Folks that "flush" a converter do so after a catastrophic transmission failure in an attempt to bring the package to life which is rarely successful since all the friction material inside is simply worn away! The worst offenders of this shit are the "quick service" outfits that simply wanna sell a useless service, what normally happens there is the transmission works fine before the flush, and fails soon after the flush. Of course, the quick service locations could care less and bear no responsibility in creating the issue to begin with.

In normal use, the filter does filter out any debris larger than the micron rating of the filter media. That debris is either held in the filter media or drops out into that "pile" of debris directly below the intake port on the valve body that is hidden by the filter. Most (but certainly not all) of the oem 727 apps had a magnet stuck to the inside of the pan to hold microscopic ferrous sluff, but the magnet does nothing as far as holding any organic friction material or non-ferrous sluff.

And everything I spit out here in this forum has to do with the old skool tf727, not any modern, computer-control throwaway transmissions that are "sealed" and can't even have the fluid level checked.

As for matching torque converters and flex plates...simply measure the center-to-center distance of the flex plate mount holes and match that to any IH-pattern converter!

The callout you see in some information regarding "diameter" is based upon the overall od of the converter case. And that diameter is not dead-on accurate but is a "nominal". One rebuilder's "10-1/2" converter is another builders "11" unit!

And to further muddy the torque converter waters, many of the remanufactured ihc-pattern converters were originally something used in a chrysler vehicle, an amc rig, maybe even a fork lift! When they were cut open for reman, they had the ring gears cut off and scrapped. Then when the cases were welded back together, they simply had no ring gear re-installed!

Measure the converter mounting pad bolt circle diameter, measure same on the flex plate and match 'em!

Based upon my experience with IH applications, a Scout II could have had a 10" or an 11" (nominal) converter depending upon which engine the trans was originally spec'd for, and fullsize IH vehicle (including a motorhome chassis) would have a 12" converter. There is no reference in the ihc technical information system that crosses oem converter part number with service part number, to diameter that I have ever discovered, though that information May well have been published in a service letter back in the day.

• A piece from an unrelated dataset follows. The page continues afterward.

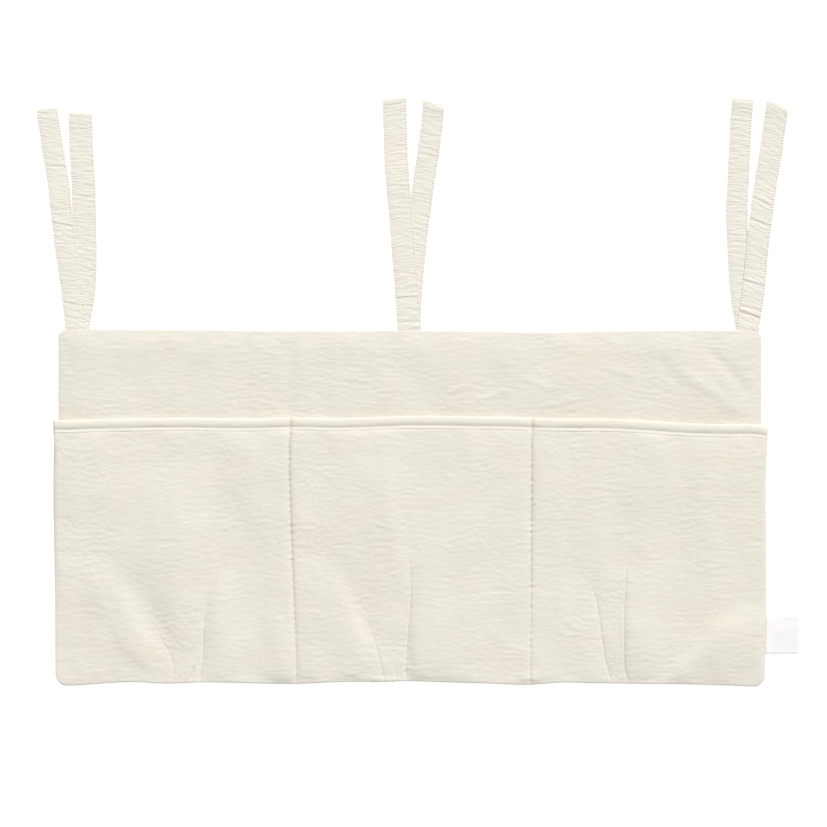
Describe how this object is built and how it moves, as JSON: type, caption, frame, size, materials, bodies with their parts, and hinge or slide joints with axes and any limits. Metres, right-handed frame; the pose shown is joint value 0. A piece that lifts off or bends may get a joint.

I work with one of the largest torque converter remanners in the u.s. Located up here. I've had this same discussion with them before, they have tons of data they use in referencing what goes with what that goes back into the late 40's, but they have nothing that references all the ihc stuff but that is not unusual in their business. That is why information like this is developed by those folks and kept "proprietary", it cost them money to develop it for their internal reference, they do not share that stuff except for their published catalog information available only to their customers which are wholesale accounts only.